EXERCISE DESCRIPTION:
Write out all of the entries exactly, please.
=== MATERIAL ===
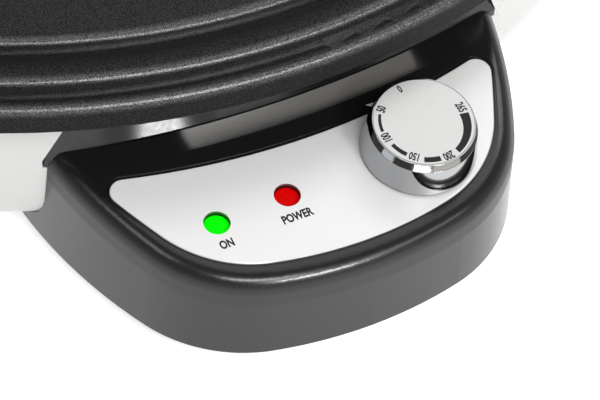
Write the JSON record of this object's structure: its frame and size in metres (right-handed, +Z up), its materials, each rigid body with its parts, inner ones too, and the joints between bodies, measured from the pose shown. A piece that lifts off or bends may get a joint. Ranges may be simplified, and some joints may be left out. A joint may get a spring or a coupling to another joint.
{
  "type": "electric crepe maker",
  "caption": "Round countertop crepe maker: a flat stepped cooking plate over a shallow white pan, with a black control box in front that holds indicator lamps and a heat knob.",
  "frame": {"origin": "middle of the bounding box in plan, on the table under the rubber feet", "axes": "+Z up, -Y towards the control housing and the user, +X to the right of someone who faces the controls"},
  "size_m": [0.3648, 0.4019, 0.0672],
  "materials": {
    "nonstick_plate": "speckled non-stick coat",
    "element_steel": "dull sheath",
    "ceramic_bead": "matt",
    "zinc_steel": "zinc plated",
    "shield_steel": "aluminised sheet",
    "copper": "drawn",
    "fuse_body": "matt",
    "white_paint": "gloss enamel",
    "foot_rubber": "matt",
    "bush_plastic": "moulded",
    "black_plastic": "polished",
    "cover_plastic": "moulded",
    "panel_aluminium": "fine brushed",
    "green_lens": "translucent",
    "red_lens": "translucent",
    "neon_glass": "clear",
    "holder_plastic": "moulded",
    "thermostat_plastic": "moulded",
    "plated_brass": "nickel plated",
    "shaft_steel": "turned",
    "chrome": "polished",
    "satin_face": "satin",
    "terminal_plastic": "moulded",
    "brown_wire": "sleeve",
    "blue_wire": "sleeve",
    "earth_wire": "sleeve",
    "white_wire": "sleeve"
  },
  "bodies": {
    "body": {"cooking_plate": "nonstick_plate", "heating_element": "element_steel", "element_pins": "element_steel", "element_beads": "ceramic_bead", "element_clamps": "zinc_steel", "element_clamp_screws": "zinc_steel", "lower_spacers": "zinc_steel", "upper_spacers": "zinc_steel", "plate_screws": "zinc_steel", "sensor_clip": "zinc_steel", "sensor_clip_screws": "zinc_steel", "fuse_clip": "zinc_steel", "fuse_clip_screw": "zinc_steel", "foot_screws": "zinc_steel", "foot_nuts": "zinc_steel", "housing_cover_screws": "zinc_steel", "housing_screws": "zinc_steel", "lamp_holder_screws": "zinc_steel", "terminal_screws": "zinc_steel", "block_screws": "zinc_steel", "earth_screw": "zinc_steel", "heat_shield": "shield_steel", "sensor_bulb": "copper", "capillary_tube": "copper", "thermal_fuse": "fuse_body", "base_pan": "white_paint", "rubber_feet": "foot_rubber", "cord_bush": "bush_plastic", "control_housing": "black_plastic", "housing_cover": "cover_plastic", "control_panel": "panel_aluminium", "indicator_lens_green": "green_lens", "indicator_lens_red": "red_lens", "neon_lamps": "neon_glass", "lamp_holder": "holder_plastic", "thermostat_body": "thermostat_plastic", "thermostat_bushing": "plated_brass", "thermostat_nut": "plated_brass", "tab_connectors": "plated_brass", "pin_connectors": "plated_brass", "earth_tag": "plated_brass", "terminal_block": "terminal_plastic", "live_wire": "brown_wire", "heater_wire": "brown_wire", "neutral_wire": "blue_wire", "return_wire": "blue_wire", "earth_wire": "earth_wire", "lamp_leads": "white_wire"},
    "knob": {"thermostat_shaft": "shaft_steel", "control_knob": "chrome", "knob_spring": "shaft_steel", "knob_face": "satin_face"}
  },
  "joints": [
    {"name": "knob_turn", "type": "hinge", "parent": "body", "child": "knob", "pos_m": [0.0233, -0.17545, 0.03309], "axis": [0, -0.1045, 0.9945], "range_deg": [-266, 0]}
  ]
}
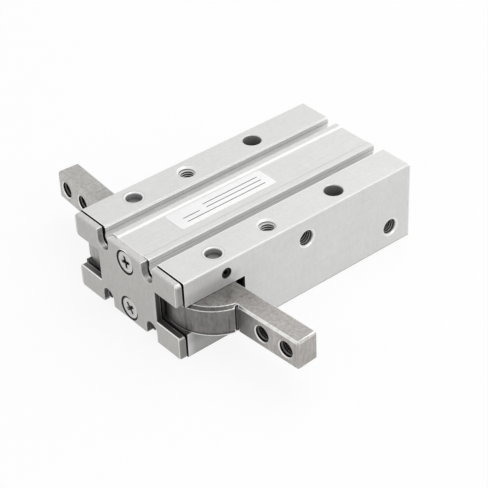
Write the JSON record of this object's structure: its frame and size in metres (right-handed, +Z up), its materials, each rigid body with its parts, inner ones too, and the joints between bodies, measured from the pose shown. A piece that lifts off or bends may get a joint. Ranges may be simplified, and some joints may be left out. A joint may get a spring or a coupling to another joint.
{
  "type": "pneumatic angular gripper",
  "caption": "Air-driven angular gripper: a piston in a grooved alloy body swings slim steel fingers from flat out at the sides to parallel in front.",
  "frame": {"origin": "middle of the underside of the box round the open gripper", "axes": "+Z up out of the top with the label, -Y forward through the end plate, X across the body along the open fingers, with the air ports at +X"},
  "size_m": [0.1126, 0.0886, 0.026],
  "materials": {
    "anodised_alloy": "satin anodised",
    "plate_steel": "satin",
    "screw_steel": "bright",
    "finger_steel": "satin, faintly warm",
    "pin_steel": "ground",
    "bare_alloy": "turned",
    "ring_plastic": "matte",
    "magnet_black": "matte",
    "seal_rubber": "matte",
    "spring_steel": "phosphated",
    "label_film": "semi-gloss film"
  },
  "bodies": {
    "housing_assembly": {"housing": "anodised_alloy", "end_plate": "plate_steel", "end_plate_screw_upper": "screw_steel", "end_plate_screw_lower": "screw_steel", "pivot_pin_right": "pin_steel", "pivot_pin_left": "pin_steel", "pin_lock_screw_right": "screw_steel", "pin_lock_screw_left": "screw_steel", "rod_seal": "seal_rubber", "rod_damper": "seal_rubber", "rear_cap": "bare_alloy", "rear_cap_gasket": "seal_rubber", "rear_snap_ring": "spring_steel", "name_label": "label_film"},
    "piston_assembly": {"piston_rod": "pin_steel", "piston": "bare_alloy", "piston_wear_ring": "ring_plastic", "piston_magnet": "magnet_black", "piston_seal": "seal_rubber", "piston_nut": "screw_steel", "drive_fork": "pin_steel", "roller_pin_right": "pin_steel", "roller_pin_left": "pin_steel"},
    "right_finger": {"finger_right": "finger_steel"},
    "left_finger": {"finger_left": "finger_steel"},
    "right_roller": {"cam_roller_right": "pin_steel"},
    "left_roller": {"cam_roller_left": "pin_steel"}
  },
  "joints": [
    {"name": "piston_slide", "type": "slide", "parent": "housing_assembly", "child": "piston_assembly", "axis": [0, 1, 0], "range_m": [0, 0.0085]},
    {"name": "finger_right_swing", "type": "hinge", "parent": "housing_assembly", "child": "right_finger", "pos_m": [0.0185, -0.02675, 0.013], "axis": [0, 0, -1], "range_deg": [0, 94.8]},
    {"name": "finger_left_swing", "type": "hinge", "parent": "housing_assembly", "child": "left_finger", "pos_m": [-0.0185, -0.02675, 0.013], "axis": [0, 0, 1], "range_deg": [0, 94.8]},
    {"name": "roller_right_spin", "type": "hinge", "parent": "piston_assembly", "child": "right_roller", "pos_m": [0.0127, -0.02575, 0.013], "axis": [0, 0, 1], "continuous": true},
    {"name": "roller_left_spin", "type": "hinge", "parent": "piston_assembly", "child": "left_roller", "pos_m": [-0.0127, -0.02575, 0.013], "axis": [0, 0, 1], "continuous": true}
  ],
  "couplings": [
    {"joint": "finger_right_swing", "follows": "piston_slide", "rad_per_m": 194.65},
    {"joint": "finger_left_swing", "follows": "piston_slide", "rad_per_m": 194.65}
  ]
}
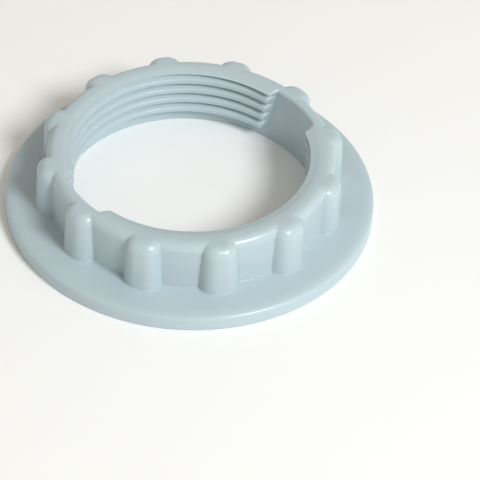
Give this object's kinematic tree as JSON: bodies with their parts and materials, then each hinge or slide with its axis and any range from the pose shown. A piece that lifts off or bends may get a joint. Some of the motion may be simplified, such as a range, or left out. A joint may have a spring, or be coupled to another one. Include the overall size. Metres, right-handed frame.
===
RESPONSE TO THIS EXERCISE:
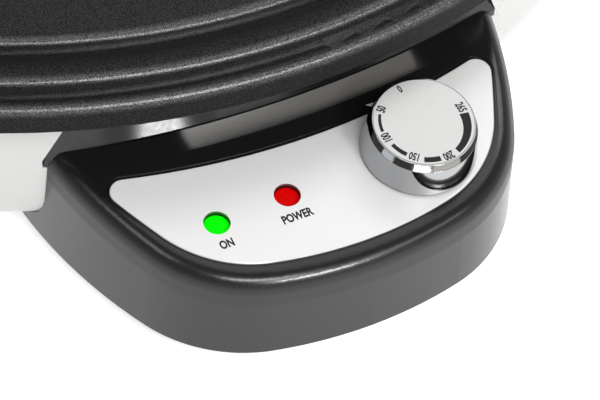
Write the JSON record of this object's structure: its frame and size in metres (right-handed, +Z up), its materials, each rigid body with its parts, inner ones too, and the joints between bodies, measured from the pose shown. A piece that lifts off or bends may get a joint. Ranges may be simplified, and some joints may be left out. A joint may get a spring or a coupling to another joint.
{
  "type": "electric crepe maker",
  "caption": "Round countertop crepe maker: a flat stepped cooking plate over a shallow white pan, with a black control box in front that holds indicator lamps and a heat knob.",
  "frame": {"origin": "middle of the bounding box in plan, on the table under the rubber feet", "axes": "+Z up, -Y towards the control housing and the user, +X to the right of someone who faces the controls"},
  "size_m": [0.3648, 0.4019, 0.0672],
  "materials": {
    "nonstick_plate": "speckled non-stick coat",
    "element_steel": "dull sheath",
    "ceramic_bead": "matt",
    "zinc_steel": "zinc plated",
    "shield_steel": "aluminised sheet",
    "copper": "drawn",
    "fuse_body": "matt",
    "white_paint": "gloss enamel",
    "foot_rubber": "matt",
    "bush_plastic": "moulded",
    "black_plastic": "polished",
    "cover_plastic": "moulded",
    "panel_aluminium": "fine brushed",
    "green_lens": "translucent",
    "red_lens": "translucent",
    "neon_glass": "clear",
    "holder_plastic": "moulded",
    "thermostat_plastic": "moulded",
    "plated_brass": "nickel plated",
    "shaft_steel": "turned",
    "chrome": "polished",
    "satin_face": "satin",
    "terminal_plastic": "moulded",
    "brown_wire": "sleeve",
    "blue_wire": "sleeve",
    "earth_wire": "sleeve",
    "white_wire": "sleeve"
  },
  "bodies": {
    "body": {"cooking_plate": "nonstick_plate", "heating_element": "element_steel", "element_pins": "element_steel", "element_beads": "ceramic_bead", "element_clamps": "zinc_steel", "element_clamp_screws": "zinc_steel", "lower_spacers": "zinc_steel", "upper_spacers": "zinc_steel", "plate_screws": "zinc_steel", "sensor_clip": "zinc_steel", "sensor_clip_screws": "zinc_steel", "fuse_clip": "zinc_steel", "fuse_clip_screw": "zinc_steel", "foot_screws": "zinc_steel", "foot_nuts": "zinc_steel", "housing_cover_screws": "zinc_steel", "housing_screws": "zinc_steel", "lamp_holder_screws": "zinc_steel", "terminal_screws": "zinc_steel", "block_screws": "zinc_steel", "earth_screw": "zinc_steel", "heat_shield": "shield_steel", "sensor_bulb": "copper", "capillary_tube": "copper", "thermal_fuse": "fuse_body", "base_pan": "white_paint", "rubber_feet": "foot_rubber", "cord_bush": "bush_plastic", "control_housing": "black_plastic", "housing_cover": "cover_plastic", "control_panel": "panel_aluminium", "indicator_lens_green": "green_lens", "indicator_lens_red": "red_lens", "neon_lamps": "neon_glass", "lamp_holder": "holder_plastic", "thermostat_body": "thermostat_plastic", "thermostat_bushing": "plated_brass", "thermostat_nut": "plated_brass", "tab_connectors": "plated_brass", "pin_connectors": "plated_brass", "earth_tag": "plated_brass", "terminal_block": "terminal_plastic", "live_wire": "brown_wire", "heater_wire": "brown_wire", "neutral_wire": "blue_wire", "return_wire": "blue_wire", "earth_wire": "earth_wire", "lamp_leads": "white_wire"},
    "knob": {"thermostat_shaft": "shaft_steel", "control_knob": "chrome", "knob_spring": "shaft_steel", "knob_face": "satin_face"}
  },
  "joints": [
    {"name": "knob_turn", "type": "hinge", "parent": "body", "child": "knob", "pos_m": [0.0233, -0.17545, 0.03309], "axis": [0, -0.1045, 0.9945], "range_deg": [-266, 0]}
  ]
}
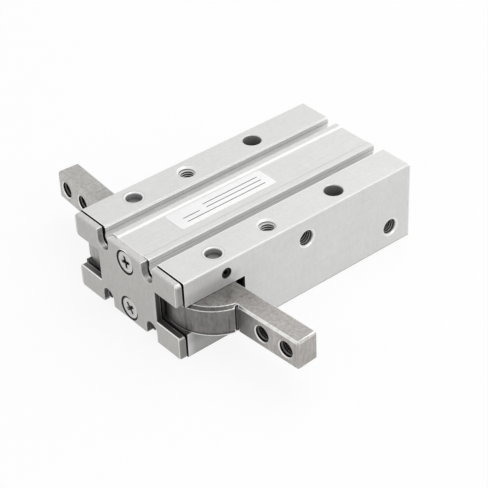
Write the JSON record of this object's structure: its frame and size in metres (right-handed, +Z up), its materials, each rigid body with its parts, inner ones too, and the joints between bodies, measured from the pose shown. A piece that lifts off or bends may get a joint. Ranges may be simplified, and some joints may be left out. A joint may get a spring or a coupling to another joint.
{
  "type": "pneumatic angular gripper",
  "caption": "Air-driven angular gripper: a piston in a grooved alloy body swings slim steel fingers from flat out at the sides to parallel in front.",
  "frame": {"origin": "middle of the underside of the box round the open gripper", "axes": "+Z up out of the top with the label, -Y forward through the end plate, X across the body along the open fingers, with the air ports at +X"},
  "size_m": [0.1126, 0.0886, 0.026],
  "materials": {
    "anodised_alloy": "satin anodised",
    "plate_steel": "satin",
    "screw_steel": "bright",
    "finger_steel": "satin, faintly warm",
    "pin_steel": "ground",
    "bare_alloy": "turned",
    "ring_plastic": "matte",
    "magnet_black": "matte",
    "seal_rubber": "matte",
    "spring_steel": "phosphated",
    "label_film": "semi-gloss film"
  },
  "bodies": {
    "housing_assembly": {"housing": "anodised_alloy", "end_plate": "plate_steel", "end_plate_screw_upper": "screw_steel", "end_plate_screw_lower": "screw_steel", "pivot_pin_right": "pin_steel", "pivot_pin_left": "pin_steel", "pin_lock_screw_right": "screw_steel", "pin_lock_screw_left": "screw_steel", "rod_seal": "seal_rubber", "rod_damper": "seal_rubber", "rear_cap": "bare_alloy", "rear_cap_gasket": "seal_rubber", "rear_snap_ring": "spring_steel", "name_label": "label_film"},
    "piston_assembly": {"piston_rod": "pin_steel", "piston": "bare_alloy", "piston_wear_ring": "ring_plastic", "piston_magnet": "magnet_black", "piston_seal": "seal_rubber", "piston_nut": "screw_steel", "drive_fork": "pin_steel", "roller_pin_right": "pin_steel", "roller_pin_left": "pin_steel"},
    "right_finger": {"finger_right": "finger_steel"},
    "left_finger": {"finger_left": "finger_steel"},
    "right_roller": {"cam_roller_right": "pin_steel"},
    "left_roller": {"cam_roller_left": "pin_steel"}
  },
  "joints": [
    {"name": "piston_slide", "type": "slide", "parent": "housing_assembly", "child": "piston_assembly", "axis": [0, 1, 0], "range_m": [0, 0.0085]},
    {"name": "finger_right_swing", "type": "hinge", "parent": "housing_assembly", "child": "right_finger", "pos_m": [0.0185, -0.02675, 0.013], "axis": [0, 0, -1], "range_deg": [0, 94.8]},
    {"name": "finger_left_swing", "type": "hinge", "parent": "housing_assembly", "child": "left_finger", "pos_m": [-0.0185, -0.02675, 0.013], "axis": [0, 0, 1], "range_deg": [0, 94.8]},
    {"name": "roller_right_spin", "type": "hinge", "parent": "piston_assembly", "child": "right_roller", "pos_m": [0.0127, -0.02575, 0.013], "axis": [0, 0, 1], "continuous": true},
    {"name": "roller_left_spin", "type": "hinge", "parent": "piston_assembly", "child": "left_roller", "pos_m": [-0.0127, -0.02575, 0.013], "axis": [0, 0, 1], "continuous": true}
  ],
  "couplings": [
    {"joint": "finger_right_swing", "follows": "piston_slide", "rad_per_m": 194.65},
    {"joint": "finger_left_swing", "follows": "piston_slide", "rad_per_m": 194.65}
  ]
}
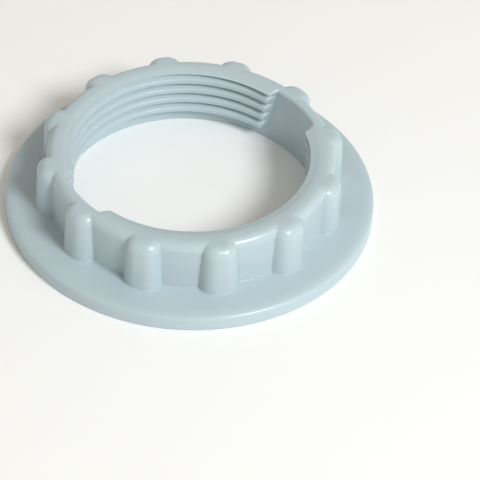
Give this object's kinematic tree as JSON: bodies with their parts and materials, then each hinge or slide with its axis and any range from the pose shown. A piece that lifts off or bends may get a joint. Some of the motion may be simplified, such as a range, or left out. A joint may have a spring, or be coupled to another one. Include the overall size. Metres, right-handed frame.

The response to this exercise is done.